* Goal:
Reproduce exactly the lines from the one containing "listed in model.json." through the one containing "FOAM_CORE_R, FOAM_T, FOAM_SLOPE", both included, and nothing else.

* Entries:

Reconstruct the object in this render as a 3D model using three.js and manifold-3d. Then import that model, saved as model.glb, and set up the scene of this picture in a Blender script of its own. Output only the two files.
==
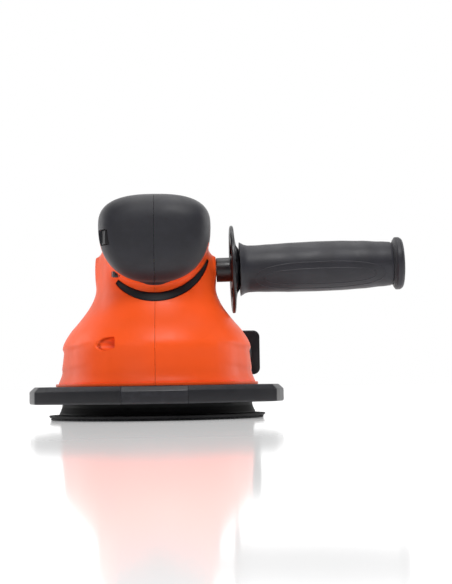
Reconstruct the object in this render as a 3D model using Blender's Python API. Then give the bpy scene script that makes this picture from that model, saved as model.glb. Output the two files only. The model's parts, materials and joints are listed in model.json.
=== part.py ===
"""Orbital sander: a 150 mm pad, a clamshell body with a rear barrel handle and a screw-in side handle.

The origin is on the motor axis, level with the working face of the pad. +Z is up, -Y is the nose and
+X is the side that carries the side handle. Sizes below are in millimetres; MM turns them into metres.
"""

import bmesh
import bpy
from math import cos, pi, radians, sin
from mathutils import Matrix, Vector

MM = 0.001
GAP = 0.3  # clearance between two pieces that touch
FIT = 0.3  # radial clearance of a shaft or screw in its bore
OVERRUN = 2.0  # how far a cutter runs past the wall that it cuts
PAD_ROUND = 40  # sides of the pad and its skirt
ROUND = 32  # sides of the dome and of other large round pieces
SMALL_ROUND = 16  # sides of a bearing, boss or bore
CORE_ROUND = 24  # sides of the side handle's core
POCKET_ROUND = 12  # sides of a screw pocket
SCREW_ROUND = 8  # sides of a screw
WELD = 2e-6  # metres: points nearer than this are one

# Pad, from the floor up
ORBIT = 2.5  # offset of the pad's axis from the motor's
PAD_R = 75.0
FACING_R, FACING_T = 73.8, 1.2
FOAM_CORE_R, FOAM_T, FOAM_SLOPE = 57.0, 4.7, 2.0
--
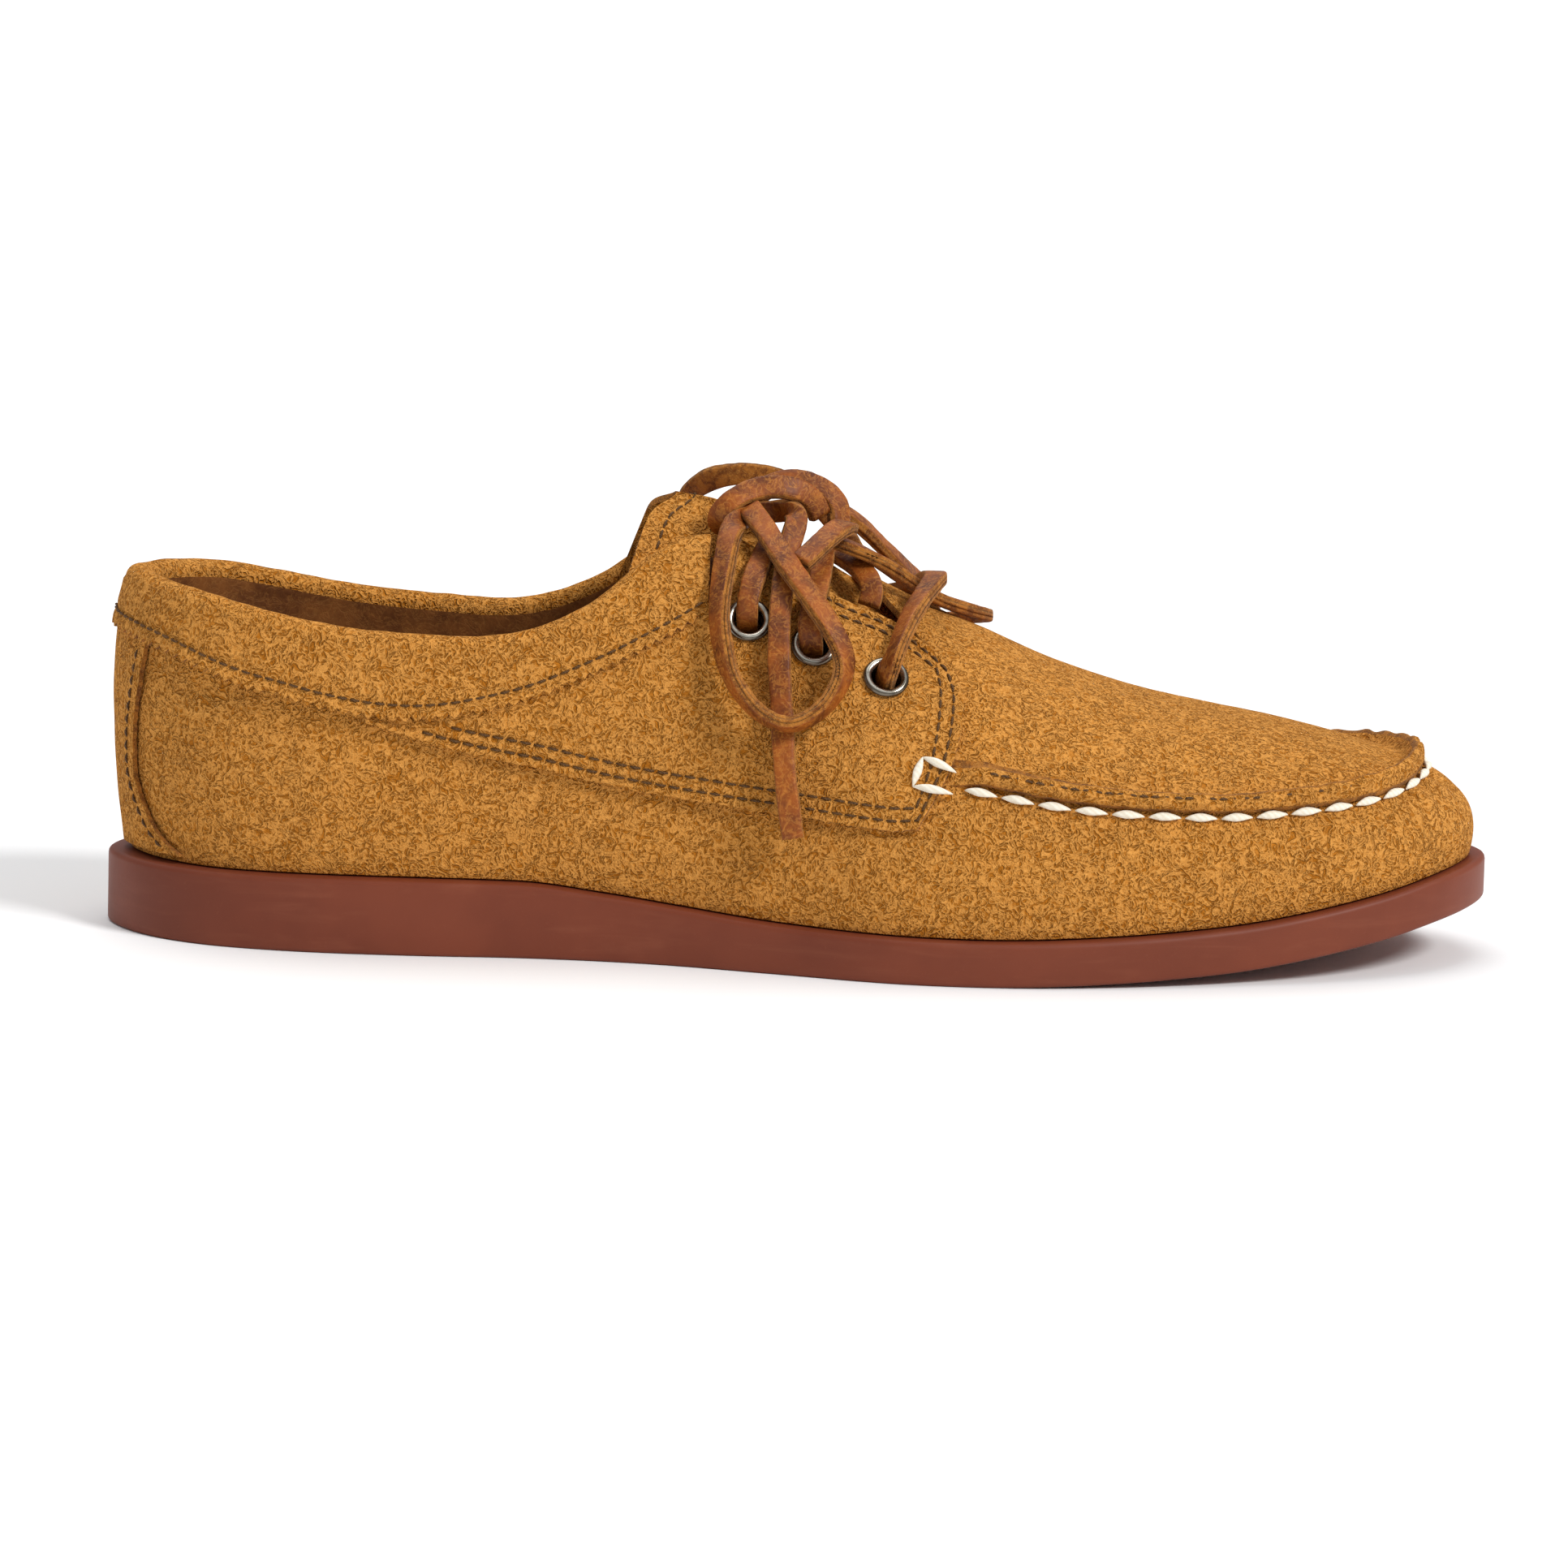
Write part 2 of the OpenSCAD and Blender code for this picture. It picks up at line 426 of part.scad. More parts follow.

* Full solution:
Reconstruct the object in this render as a 3D model using Blender's Python API. Then give the bpy scene script that makes this picture from that model, saved as model.glb. Output the two files only. The model's parts, materials and joints are listed in model.json.
=== part.py ===
"""Orbital sander: a 150 mm pad, a clamshell body with a rear barrel handle and a screw-in side handle.

The origin is on the motor axis, level with the working face of the pad. +Z is up, -Y is the nose and
+X is the side that carries the side handle. Sizes below are in millimetres; MM turns them into metres.
"""

import bmesh
import bpy
from math import cos, pi, radians, sin
from mathutils import Matrix, Vector

MM = 0.001
GAP = 0.3  # clearance between two pieces that touch
FIT = 0.3  # radial clearance of a shaft or screw in its bore
OVERRUN = 2.0  # how far a cutter runs past the wall that it cuts
PAD_ROUND = 40  # sides of the pad and its skirt
ROUND = 32  # sides of the dome and of other large round pieces
SMALL_ROUND = 16  # sides of a bearing, boss or bore
CORE_ROUND = 24  # sides of the side handle's core
POCKET_ROUND = 12  # sides of a screw pocket
SCREW_ROUND = 8  # sides of a screw
WELD = 2e-6  # metres: points nearer than this are one

# Pad, from the floor up
ORBIT = 2.5  # offset of the pad's axis from the motor's
PAD_R = 75.0
FACING_R, FACING_T = 73.8, 1.2
FOAM_CORE_R, FOAM_T, FOAM_SLOPE = 57.0, 4.7, 2.0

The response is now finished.